Netanyahu çeşitli kereler Azerbaycan’ı ziyaret etmiş. Bu ziyaretlerden birinde Aliyev şöyle demiş: “İsrail ile yakınlığımız çok derindir, sizlerin gördüğü ancak yüzeydeki %10’u bu ilişkinin”.
Eyvah, itirafa bakın, %90’ı gizli ve derin bir ilişki.
Nitekim İsrail’in Azerbaycan’da sahip olduğu İHA üssünden kalkan bir uçağın İran nükleer tesisinin üzerinde uçtuğu belgelenmişti geçen yıllarda.
Şimdi bütün bunlara bir de ABD devletinin kirli ve kanlı bir gedikli çavuşu olan Biden’ın seçilmesi ile NATO’nun Asya ve Okyanusya’daki müttefiklerini de kapsayarak Çin ve Rusya’ya karşı bir koçbaşına dönüştürülme girişimini ekleyin.
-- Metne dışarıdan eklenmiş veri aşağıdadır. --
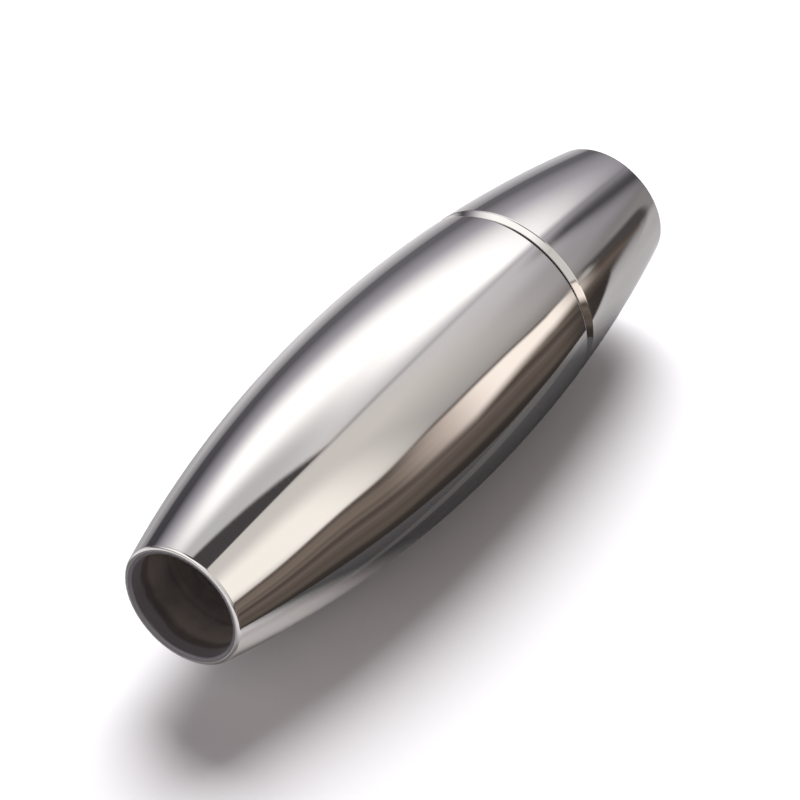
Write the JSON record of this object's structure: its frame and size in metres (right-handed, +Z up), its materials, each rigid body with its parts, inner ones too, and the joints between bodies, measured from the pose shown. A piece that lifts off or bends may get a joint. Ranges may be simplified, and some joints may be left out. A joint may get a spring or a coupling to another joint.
{
  "type": "magnetic clasp",
  "caption": "Barrel-shaped magnetic jewellery clasp in polished steel: a long and a short turned half that pull apart at a seam, each with a glue-in bore for a round cord.",
  "frame": {"origin": "on the ground under the barrel's widest place, where the clasp touches it as it lies on its side", "axes": "+X along the clasp from the long half's mouth to the short half's mouth, +Z up"},
  "size_m": [0.0254, 0.008, 0.008],
  "materials": {
    "polished_steel": "mirror-polished stainless steel",
    "nickel_plate": "bright nickel plating on a sintered magnet"
  },
  "bodies": {
    "long_end": {"long_half": "polished_steel", "long_magnet": "nickel_plate"},
    "short_core": {"short_magnet": "nickel_plate"},
    "short_end": {"short_half": "polished_steel"}
  },
  "joints": [
    {"name": "pull_apart", "type": "slide", "parent": "long_end", "child": "short_core", "axis": [1, 0, 0], "range_m": [0, 0.008], "stiffness_N_per_m": 5, "springref_m": -0.02},
    {"name": "swivel", "type": "hinge", "parent": "short_core", "child": "short_end", "pos_m": [0.008, 0, 0.004], "axis": [1, 0, 0], "continuous": true}
  ]
}
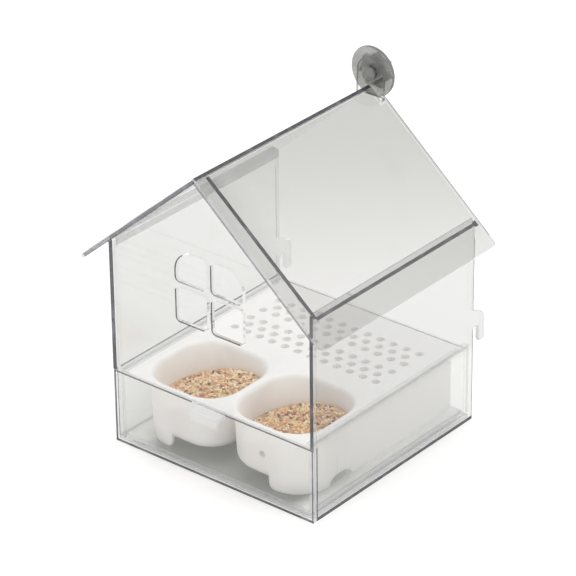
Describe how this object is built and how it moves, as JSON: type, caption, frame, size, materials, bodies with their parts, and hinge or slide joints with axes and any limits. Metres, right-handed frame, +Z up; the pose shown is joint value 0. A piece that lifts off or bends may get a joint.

Türkiye’den Pasifik’e kadar bütün coğrafya, Azerbaycan’dan, Özbekistan’a, Kırgızistan’dan Tayvan’a bir darbeler, renkli devrimler, suikastlar, askeri kışkırtmalar coğrafyası haline gelecek.
Dolayısı ile normalde sevinilecek bu koridorun Türkiye için Pasifik’e değil, felakete açılma olasılığı çok kuvvetli.